The statue of Confederate Gen. Edmund Kirby Smith is in Tallahassee — for now.
News Service of Florida
The statue of Confederate Gen. Edmund Kirby Smith is in Tallahassee — for now.

A statue of Confederate Gen. Edmund Kirby Smith that stood in the U.S. Capitol for nearly a century as a representation of Florida will be moved to Tallahassee, but don’t expect the bronze likeness to be displayed publicly until a new home is found.

“The statute will be relocated and transported to the Museum of Florida History and we anticipate transferring the statue to another museum in the future to be made available for public display in Florida,” Florida Department of State spokesman Mark Ard said in an email Monday.

The statue, which was removed from the U.S. Capitol on Sept. 4, had served as one of Florida’s two representatives in the National Statuary Hall since 1922. The state’s other statue depicts John Gorrie, who is widely considered the father of air conditioning.

Florida lawmakers in 2016 voted to replace the Smith statue amid a nationwide backlash against Confederate symbols that followed the 2015 shooting deaths of nine Black worshippers at a historic Black church in Charleston, S.C. Florida lawmakers later decided to use a statue of educator and civil-rights leader Mary McLeod Bethune to represent the state.

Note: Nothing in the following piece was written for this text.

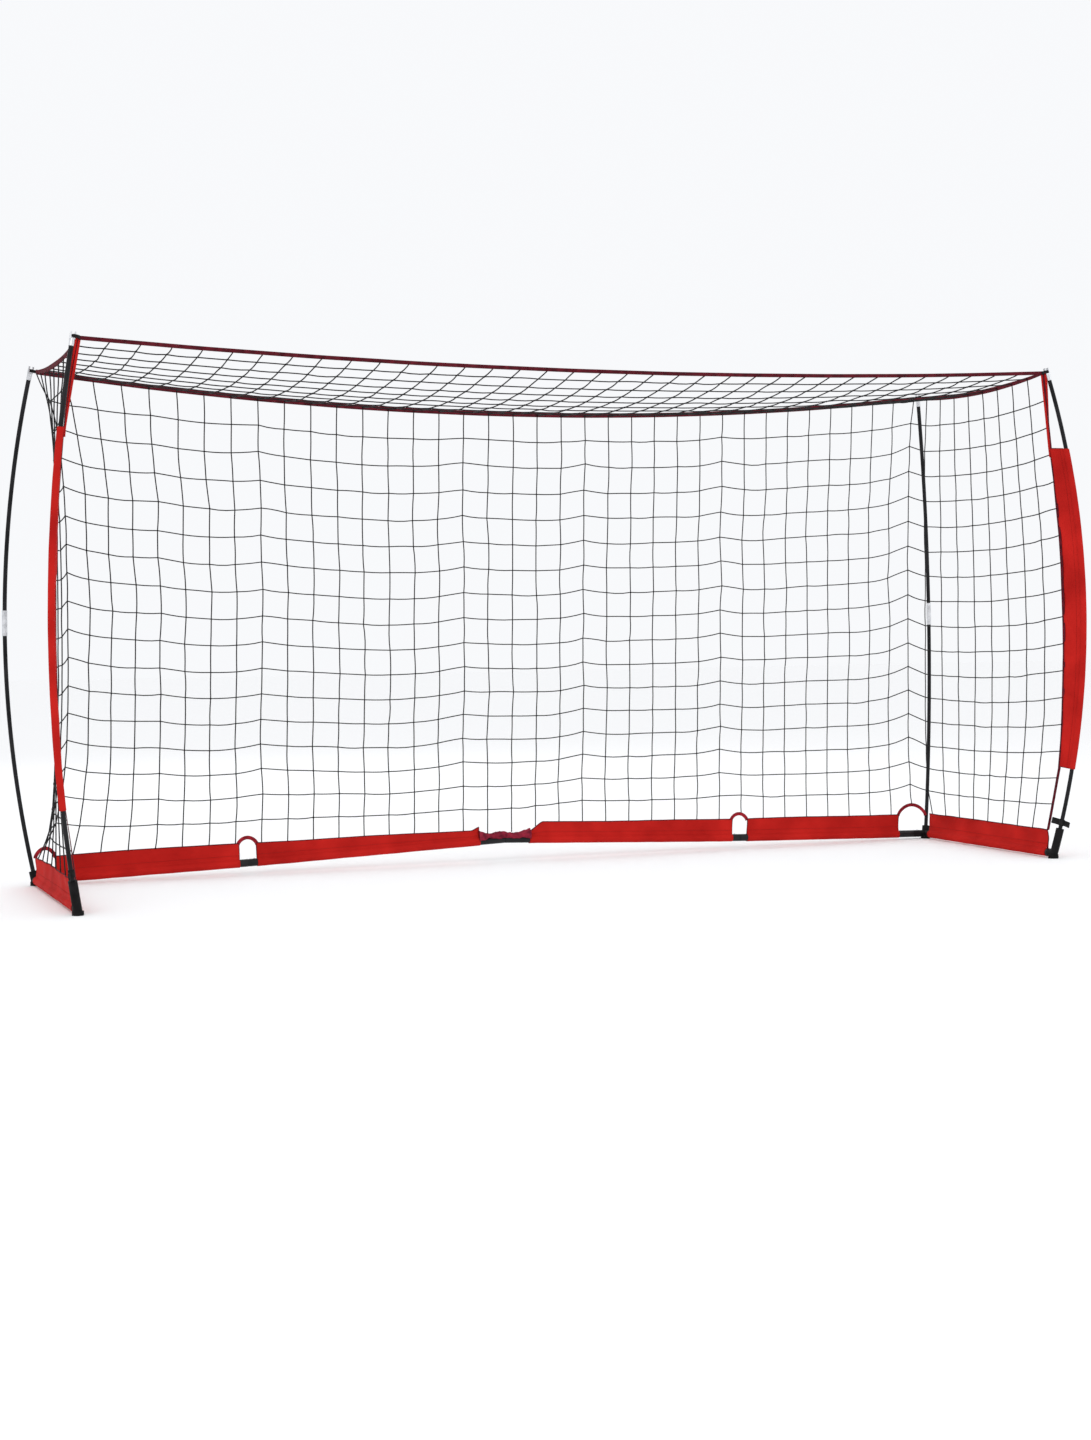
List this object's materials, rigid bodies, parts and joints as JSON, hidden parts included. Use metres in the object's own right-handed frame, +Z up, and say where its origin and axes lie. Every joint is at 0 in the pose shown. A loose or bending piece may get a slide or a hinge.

The Bethune statue, created in Italy by sculptor Nilda Comas, is due to arrive at the U.S. Capitol in February. Lake County commissioners in 2019 supported an effort by the Lake County Historical Society and Museum to house the statue of Smith at a historic courthouse in Tavares. But commissioners last year reversed the decision, saying the anticipated arrival of the Smith likeness in Lake County had created divisions.

In their reversal, they pointed to the St. Augustine-born Smith having no ties to Lake County and said that the courthouse-turned-museum has a “tragic history” for the role it played in a case known as the Groveland Four.

As commander of Confederate forces west of the Mississippi, Smith was considered the last general with a major field force to surrender in the Civil War. He spent his later years as a college professor in Tennessee.